● THE TASK
Write the material out again, line by line, exactly as it is.
## START SUPPLIED INFORMATION
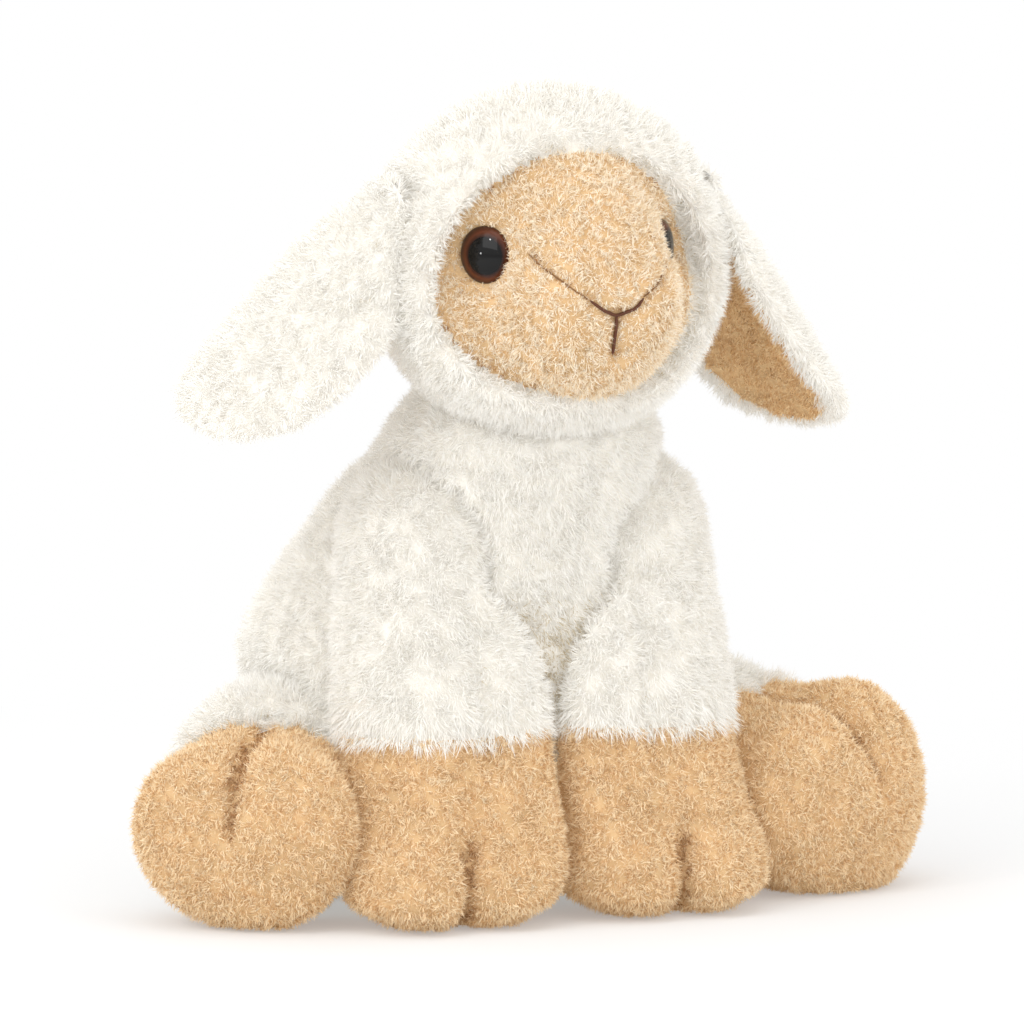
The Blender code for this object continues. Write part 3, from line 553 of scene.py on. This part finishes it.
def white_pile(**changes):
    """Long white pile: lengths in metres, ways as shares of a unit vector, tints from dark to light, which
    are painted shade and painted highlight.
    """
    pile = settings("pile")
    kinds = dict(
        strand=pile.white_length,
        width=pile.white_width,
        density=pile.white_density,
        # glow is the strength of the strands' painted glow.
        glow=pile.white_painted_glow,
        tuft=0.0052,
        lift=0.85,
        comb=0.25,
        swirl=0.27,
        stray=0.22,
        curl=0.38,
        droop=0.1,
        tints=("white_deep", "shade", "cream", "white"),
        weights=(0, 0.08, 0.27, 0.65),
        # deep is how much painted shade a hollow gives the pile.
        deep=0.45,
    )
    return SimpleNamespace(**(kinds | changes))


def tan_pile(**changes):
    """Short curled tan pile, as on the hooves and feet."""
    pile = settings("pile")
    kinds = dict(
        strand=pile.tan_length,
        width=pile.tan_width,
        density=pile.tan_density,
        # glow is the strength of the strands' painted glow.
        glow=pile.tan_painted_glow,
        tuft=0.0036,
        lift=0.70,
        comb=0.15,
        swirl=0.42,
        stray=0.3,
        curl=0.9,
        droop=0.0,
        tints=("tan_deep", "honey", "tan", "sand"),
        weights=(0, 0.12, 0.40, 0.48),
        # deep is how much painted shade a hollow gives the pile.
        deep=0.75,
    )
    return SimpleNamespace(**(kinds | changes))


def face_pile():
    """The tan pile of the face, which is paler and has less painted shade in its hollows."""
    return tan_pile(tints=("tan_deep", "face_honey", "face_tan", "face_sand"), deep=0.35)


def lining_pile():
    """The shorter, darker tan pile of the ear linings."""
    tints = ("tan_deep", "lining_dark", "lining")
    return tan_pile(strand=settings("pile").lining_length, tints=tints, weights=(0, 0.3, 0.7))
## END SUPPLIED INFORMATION
● FULL OUTPUT
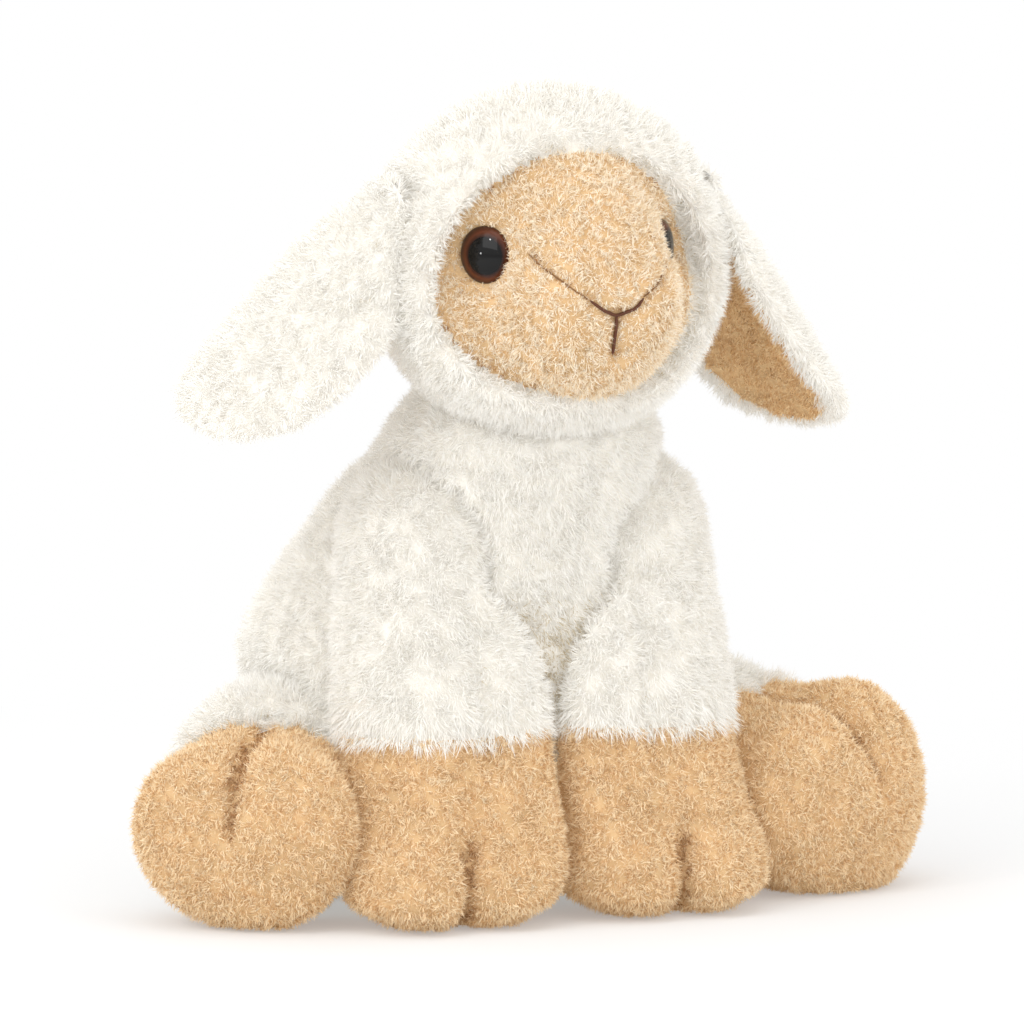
The Blender code for this object continues. Write part 3, from line 553 of scene.py on. This part finishes it.
def white_pile(**changes):
    """Long white pile: lengths in metres, ways as shares of a unit vector, tints from dark to light, which
    are painted shade and painted highlight.
    """
    pile = settings("pile")
    kinds = dict(
        strand=pile.white_length,
        width=pile.white_width,
        density=pile.white_density,
        # glow is the strength of the strands' painted glow.
        glow=pile.white_painted_glow,
        tuft=0.0052,
        lift=0.85,
        comb=0.25,
        swirl=0.27,
        stray=0.22,
        curl=0.38,
        droop=0.1,
        tints=("white_deep", "shade", "cream", "white"),
        weights=(0, 0.08, 0.27, 0.65),
        # deep is how much painted shade a hollow gives the pile.
        deep=0.45,
    )
    return SimpleNamespace(**(kinds | changes))


def tan_pile(**changes):
    """Short curled tan pile, as on the hooves and feet."""
    pile = settings("pile")
    kinds = dict(
        strand=pile.tan_length,
        width=pile.tan_width,
        density=pile.tan_density,
        # glow is the strength of the strands' painted glow.
        glow=pile.tan_painted_glow,
        tuft=0.0036,
        lift=0.70,
        comb=0.15,
        swirl=0.42,
        stray=0.3,
        curl=0.9,
        droop=0.0,
        tints=("tan_deep", "honey", "tan", "sand"),
        weights=(0, 0.12, 0.40, 0.48),
        # deep is how much painted shade a hollow gives the pile.
        deep=0.75,
    )
    return SimpleNamespace(**(kinds | changes))


def face_pile():
    """The tan pile of the face, which is paler and has less painted shade in its hollows."""
    return tan_pile(tints=("tan_deep", "face_honey", "face_tan", "face_sand"), deep=0.35)


def lining_pile():
    """The shorter, darker tan pile of the ear linings."""
    tints = ("tan_deep", "lining_dark", "lining")
    return tan_pile(strand=settings("pile").lining_length, tints=tints, weights=(0, 0.3, 0.7))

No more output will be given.